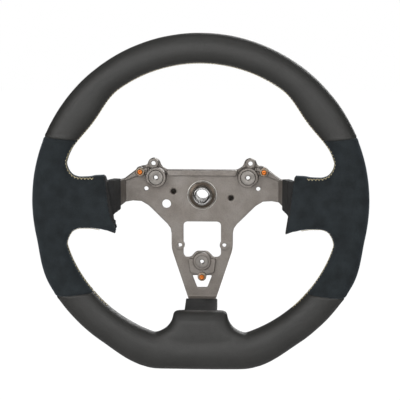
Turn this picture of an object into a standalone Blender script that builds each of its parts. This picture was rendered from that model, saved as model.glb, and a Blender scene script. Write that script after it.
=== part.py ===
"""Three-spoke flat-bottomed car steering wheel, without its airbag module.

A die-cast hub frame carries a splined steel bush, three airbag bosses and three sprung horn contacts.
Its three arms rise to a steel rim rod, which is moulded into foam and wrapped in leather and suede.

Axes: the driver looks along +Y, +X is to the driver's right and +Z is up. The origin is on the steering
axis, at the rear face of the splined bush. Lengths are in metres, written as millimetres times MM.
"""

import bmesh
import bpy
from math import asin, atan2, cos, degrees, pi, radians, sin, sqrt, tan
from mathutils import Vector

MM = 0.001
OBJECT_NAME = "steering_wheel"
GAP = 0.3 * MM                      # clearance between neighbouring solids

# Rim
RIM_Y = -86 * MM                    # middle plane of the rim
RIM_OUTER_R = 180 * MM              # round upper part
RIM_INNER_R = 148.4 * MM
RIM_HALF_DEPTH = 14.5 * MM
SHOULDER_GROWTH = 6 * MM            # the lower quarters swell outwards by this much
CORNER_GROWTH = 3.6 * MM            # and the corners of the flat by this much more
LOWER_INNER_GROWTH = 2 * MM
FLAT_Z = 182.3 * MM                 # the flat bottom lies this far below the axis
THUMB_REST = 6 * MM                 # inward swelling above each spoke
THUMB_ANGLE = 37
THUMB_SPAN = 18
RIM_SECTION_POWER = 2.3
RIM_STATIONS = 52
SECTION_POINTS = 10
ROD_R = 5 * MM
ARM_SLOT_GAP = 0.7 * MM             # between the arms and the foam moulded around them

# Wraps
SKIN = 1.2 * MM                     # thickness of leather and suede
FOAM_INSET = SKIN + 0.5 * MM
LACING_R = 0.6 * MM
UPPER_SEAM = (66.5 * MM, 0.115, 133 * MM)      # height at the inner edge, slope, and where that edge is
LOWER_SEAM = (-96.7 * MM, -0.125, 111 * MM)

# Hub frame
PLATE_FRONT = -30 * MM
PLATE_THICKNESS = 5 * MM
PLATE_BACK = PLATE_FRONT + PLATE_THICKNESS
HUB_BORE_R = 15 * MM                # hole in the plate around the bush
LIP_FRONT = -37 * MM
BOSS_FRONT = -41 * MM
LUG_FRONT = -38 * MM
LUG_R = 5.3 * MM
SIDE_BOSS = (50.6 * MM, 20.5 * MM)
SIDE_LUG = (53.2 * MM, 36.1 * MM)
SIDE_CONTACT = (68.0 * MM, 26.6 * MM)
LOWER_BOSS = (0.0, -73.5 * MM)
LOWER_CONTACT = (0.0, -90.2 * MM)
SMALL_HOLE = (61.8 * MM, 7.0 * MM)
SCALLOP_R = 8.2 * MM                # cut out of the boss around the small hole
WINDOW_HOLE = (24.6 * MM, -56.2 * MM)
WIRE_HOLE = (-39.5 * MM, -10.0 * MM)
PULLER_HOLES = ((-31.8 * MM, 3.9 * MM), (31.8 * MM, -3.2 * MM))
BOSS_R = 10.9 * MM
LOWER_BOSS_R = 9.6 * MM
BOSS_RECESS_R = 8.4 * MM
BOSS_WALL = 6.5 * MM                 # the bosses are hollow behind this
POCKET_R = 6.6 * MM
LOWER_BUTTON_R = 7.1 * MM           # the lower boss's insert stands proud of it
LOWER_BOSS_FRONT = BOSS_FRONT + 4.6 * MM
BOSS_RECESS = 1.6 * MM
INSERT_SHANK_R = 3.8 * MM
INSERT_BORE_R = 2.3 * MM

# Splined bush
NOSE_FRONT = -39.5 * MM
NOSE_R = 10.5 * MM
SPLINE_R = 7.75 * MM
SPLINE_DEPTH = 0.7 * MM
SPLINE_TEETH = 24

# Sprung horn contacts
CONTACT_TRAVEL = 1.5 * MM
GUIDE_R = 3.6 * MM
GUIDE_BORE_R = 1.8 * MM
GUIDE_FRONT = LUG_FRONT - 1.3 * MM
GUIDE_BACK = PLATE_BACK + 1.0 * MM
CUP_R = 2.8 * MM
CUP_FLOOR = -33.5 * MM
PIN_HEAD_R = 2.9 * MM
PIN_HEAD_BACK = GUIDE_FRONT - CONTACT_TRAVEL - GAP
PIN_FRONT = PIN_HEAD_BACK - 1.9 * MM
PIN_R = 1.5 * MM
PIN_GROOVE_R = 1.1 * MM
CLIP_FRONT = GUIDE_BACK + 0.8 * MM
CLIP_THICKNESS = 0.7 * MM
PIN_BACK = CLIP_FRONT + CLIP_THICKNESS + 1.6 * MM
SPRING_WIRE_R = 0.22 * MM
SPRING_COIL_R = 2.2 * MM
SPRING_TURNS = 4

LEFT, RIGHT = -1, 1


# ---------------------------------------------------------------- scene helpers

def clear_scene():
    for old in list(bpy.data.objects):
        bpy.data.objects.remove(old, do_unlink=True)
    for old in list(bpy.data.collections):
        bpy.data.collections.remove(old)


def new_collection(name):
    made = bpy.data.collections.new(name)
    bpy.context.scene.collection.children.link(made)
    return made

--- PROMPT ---
Take the lines above from the first through the one containing "GAP = 0.3 *" and reproduce them exactly; include nothing else.

--- TASK SOLUTION ---
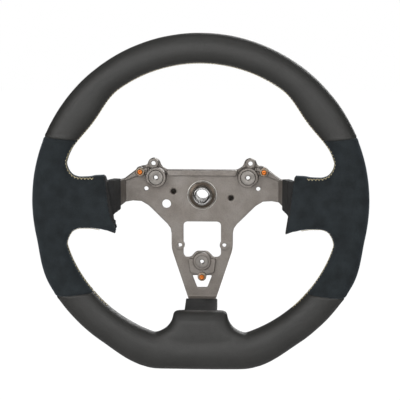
Turn this picture of an object into a standalone Blender script that builds each of its parts. This picture was rendered from that model, saved as model.glb, and a Blender scene script. Write that script after it.
=== part.py ===
"""Three-spoke flat-bottomed car steering wheel, without its airbag module.

A die-cast hub frame carries a splined steel bush, three airbag bosses and three sprung horn contacts.
Its three arms rise to a steel rim rod, which is moulded into foam and wrapped in leather and suede.

Axes: the driver looks along +Y, +X is to the driver's right and +Z is up. The origin is on the steering
axis, at the rear face of the splined bush. Lengths are in metres, written as millimetres times MM.
"""

import bmesh
import bpy
from math import asin, atan2, cos, degrees, pi, radians, sin, sqrt, tan
from mathutils import Vector

MM = 0.001
OBJECT_NAME = "steering_wheel"
GAP = 0.3 * MM                      # clearance between neighbouring solids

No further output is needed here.